- [Work instructions]
Copy out each line in the material below that has the word "joints".

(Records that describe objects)
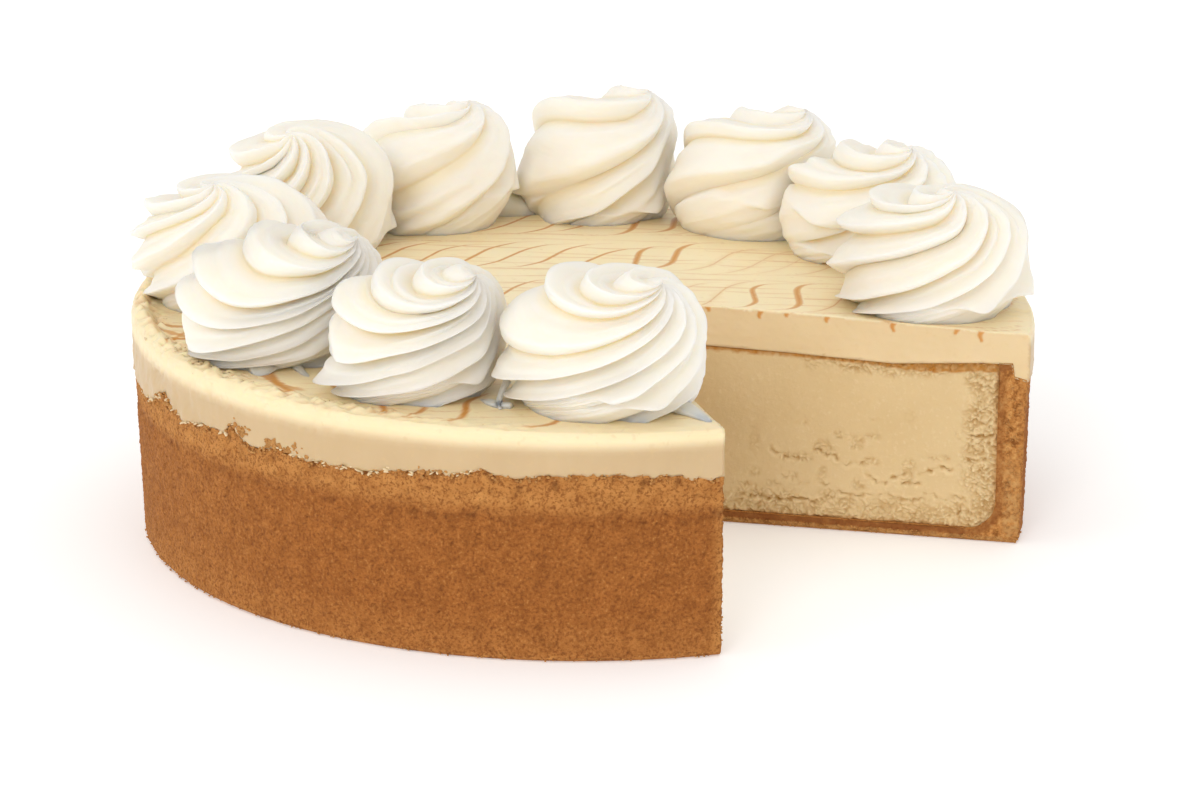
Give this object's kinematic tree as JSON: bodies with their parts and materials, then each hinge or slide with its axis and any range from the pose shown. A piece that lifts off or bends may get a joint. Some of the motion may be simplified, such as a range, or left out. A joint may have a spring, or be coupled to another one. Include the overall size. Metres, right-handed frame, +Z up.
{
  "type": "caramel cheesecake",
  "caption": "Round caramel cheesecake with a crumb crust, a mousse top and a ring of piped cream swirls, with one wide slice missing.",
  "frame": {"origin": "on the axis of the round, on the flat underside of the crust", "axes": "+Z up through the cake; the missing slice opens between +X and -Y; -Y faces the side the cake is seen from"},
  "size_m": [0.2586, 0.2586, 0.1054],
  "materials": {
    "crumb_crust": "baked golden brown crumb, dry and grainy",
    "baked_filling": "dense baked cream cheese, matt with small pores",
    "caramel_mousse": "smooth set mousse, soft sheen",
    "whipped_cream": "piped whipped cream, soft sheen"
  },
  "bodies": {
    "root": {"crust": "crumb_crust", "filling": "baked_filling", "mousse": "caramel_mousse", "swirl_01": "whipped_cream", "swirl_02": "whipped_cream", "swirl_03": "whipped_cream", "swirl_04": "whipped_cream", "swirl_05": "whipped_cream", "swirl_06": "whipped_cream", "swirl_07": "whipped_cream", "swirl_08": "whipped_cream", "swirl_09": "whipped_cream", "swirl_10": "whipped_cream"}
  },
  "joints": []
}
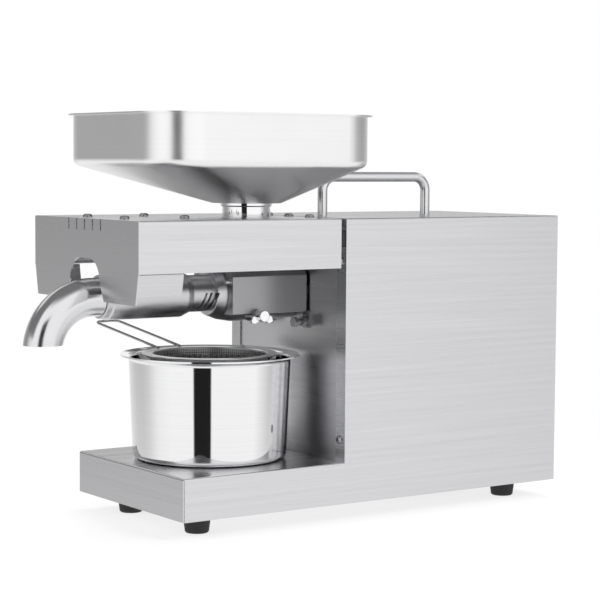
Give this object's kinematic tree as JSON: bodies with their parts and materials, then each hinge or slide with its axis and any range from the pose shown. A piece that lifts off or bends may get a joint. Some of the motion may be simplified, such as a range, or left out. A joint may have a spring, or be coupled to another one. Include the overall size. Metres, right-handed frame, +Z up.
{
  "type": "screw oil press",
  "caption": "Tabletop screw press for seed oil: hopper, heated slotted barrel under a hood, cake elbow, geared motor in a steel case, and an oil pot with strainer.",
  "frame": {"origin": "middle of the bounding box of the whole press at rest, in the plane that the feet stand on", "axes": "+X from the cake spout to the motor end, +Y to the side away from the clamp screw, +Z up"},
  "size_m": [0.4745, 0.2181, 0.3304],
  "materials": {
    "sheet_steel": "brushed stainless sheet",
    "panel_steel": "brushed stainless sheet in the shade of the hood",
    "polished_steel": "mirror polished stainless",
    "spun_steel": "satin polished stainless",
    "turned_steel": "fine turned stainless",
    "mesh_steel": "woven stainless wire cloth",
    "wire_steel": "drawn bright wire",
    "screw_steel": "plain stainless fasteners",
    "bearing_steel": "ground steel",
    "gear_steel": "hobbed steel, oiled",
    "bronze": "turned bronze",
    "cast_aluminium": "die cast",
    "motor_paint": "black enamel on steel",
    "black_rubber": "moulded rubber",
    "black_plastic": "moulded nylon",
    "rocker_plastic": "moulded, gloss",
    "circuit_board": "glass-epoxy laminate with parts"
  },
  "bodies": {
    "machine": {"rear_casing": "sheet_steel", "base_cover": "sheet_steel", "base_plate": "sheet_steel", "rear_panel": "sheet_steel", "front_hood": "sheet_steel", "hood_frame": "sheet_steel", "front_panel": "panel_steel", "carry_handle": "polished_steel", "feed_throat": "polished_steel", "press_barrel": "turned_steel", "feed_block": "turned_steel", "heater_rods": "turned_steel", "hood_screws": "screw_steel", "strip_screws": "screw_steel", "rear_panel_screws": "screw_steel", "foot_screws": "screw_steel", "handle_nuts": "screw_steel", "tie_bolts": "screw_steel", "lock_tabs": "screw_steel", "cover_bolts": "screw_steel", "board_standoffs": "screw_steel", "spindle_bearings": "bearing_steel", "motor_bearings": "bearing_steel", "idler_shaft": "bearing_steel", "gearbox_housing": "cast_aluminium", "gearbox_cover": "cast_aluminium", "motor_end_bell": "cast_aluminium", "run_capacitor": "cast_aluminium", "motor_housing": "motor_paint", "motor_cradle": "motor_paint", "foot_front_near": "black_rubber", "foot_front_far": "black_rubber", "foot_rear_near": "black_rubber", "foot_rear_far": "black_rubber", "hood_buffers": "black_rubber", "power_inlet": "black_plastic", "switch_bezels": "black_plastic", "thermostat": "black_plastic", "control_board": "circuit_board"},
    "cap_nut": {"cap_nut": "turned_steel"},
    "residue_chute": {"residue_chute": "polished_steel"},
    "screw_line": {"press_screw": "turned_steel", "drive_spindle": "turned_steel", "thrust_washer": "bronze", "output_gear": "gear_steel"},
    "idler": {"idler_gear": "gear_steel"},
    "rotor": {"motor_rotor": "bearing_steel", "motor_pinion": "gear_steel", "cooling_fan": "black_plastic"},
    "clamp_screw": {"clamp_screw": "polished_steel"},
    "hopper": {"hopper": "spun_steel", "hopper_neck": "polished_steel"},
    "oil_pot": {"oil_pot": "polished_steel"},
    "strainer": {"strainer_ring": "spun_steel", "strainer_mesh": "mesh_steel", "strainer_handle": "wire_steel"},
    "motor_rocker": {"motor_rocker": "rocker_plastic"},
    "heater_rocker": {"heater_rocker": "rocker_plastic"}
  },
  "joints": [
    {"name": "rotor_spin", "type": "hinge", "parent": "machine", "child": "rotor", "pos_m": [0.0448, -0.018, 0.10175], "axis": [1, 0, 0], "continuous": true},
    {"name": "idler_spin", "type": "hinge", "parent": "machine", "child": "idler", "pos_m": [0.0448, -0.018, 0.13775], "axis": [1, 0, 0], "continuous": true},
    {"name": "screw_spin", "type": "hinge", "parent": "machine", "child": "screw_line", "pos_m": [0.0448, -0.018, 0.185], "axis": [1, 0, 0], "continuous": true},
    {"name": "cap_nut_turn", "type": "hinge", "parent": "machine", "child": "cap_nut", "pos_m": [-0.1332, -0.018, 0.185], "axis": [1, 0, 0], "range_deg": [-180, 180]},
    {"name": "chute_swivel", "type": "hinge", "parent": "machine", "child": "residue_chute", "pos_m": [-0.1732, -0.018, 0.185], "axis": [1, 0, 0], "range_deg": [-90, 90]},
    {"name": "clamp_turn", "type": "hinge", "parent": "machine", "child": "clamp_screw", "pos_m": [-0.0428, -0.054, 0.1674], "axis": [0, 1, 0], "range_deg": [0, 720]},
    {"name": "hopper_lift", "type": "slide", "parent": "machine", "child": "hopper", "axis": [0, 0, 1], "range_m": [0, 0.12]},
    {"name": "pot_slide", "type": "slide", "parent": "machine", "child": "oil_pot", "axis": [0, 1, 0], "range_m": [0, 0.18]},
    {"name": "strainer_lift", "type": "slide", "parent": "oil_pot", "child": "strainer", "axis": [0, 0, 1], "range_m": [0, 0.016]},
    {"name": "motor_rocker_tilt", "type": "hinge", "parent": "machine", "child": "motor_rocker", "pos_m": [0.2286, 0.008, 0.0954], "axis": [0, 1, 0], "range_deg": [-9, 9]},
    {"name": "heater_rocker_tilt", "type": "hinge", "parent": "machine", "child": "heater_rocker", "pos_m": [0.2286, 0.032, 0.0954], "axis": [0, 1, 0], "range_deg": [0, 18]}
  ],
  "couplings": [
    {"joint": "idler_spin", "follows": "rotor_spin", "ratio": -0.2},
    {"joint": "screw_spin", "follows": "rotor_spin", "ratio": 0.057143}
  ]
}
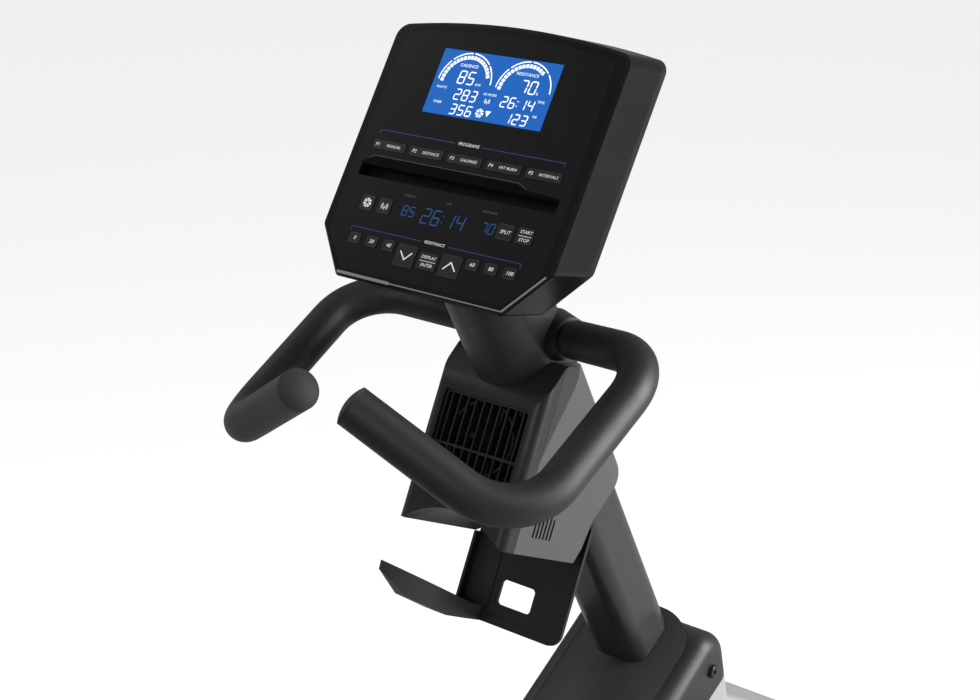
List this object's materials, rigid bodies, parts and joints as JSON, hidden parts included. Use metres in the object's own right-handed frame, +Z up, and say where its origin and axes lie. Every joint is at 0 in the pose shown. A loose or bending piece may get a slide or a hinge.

- [Task result]
  "joints": []
  "joints": [
List this object's materials, rigid bodies, parts and joints as JSON, hidden parts included. Use metres in the object's own right-handed frame, +Z up, and say where its origin and axes lie. Every joint is at 0 in the pose shown. A loose or bending piece may get a slide or a hinge.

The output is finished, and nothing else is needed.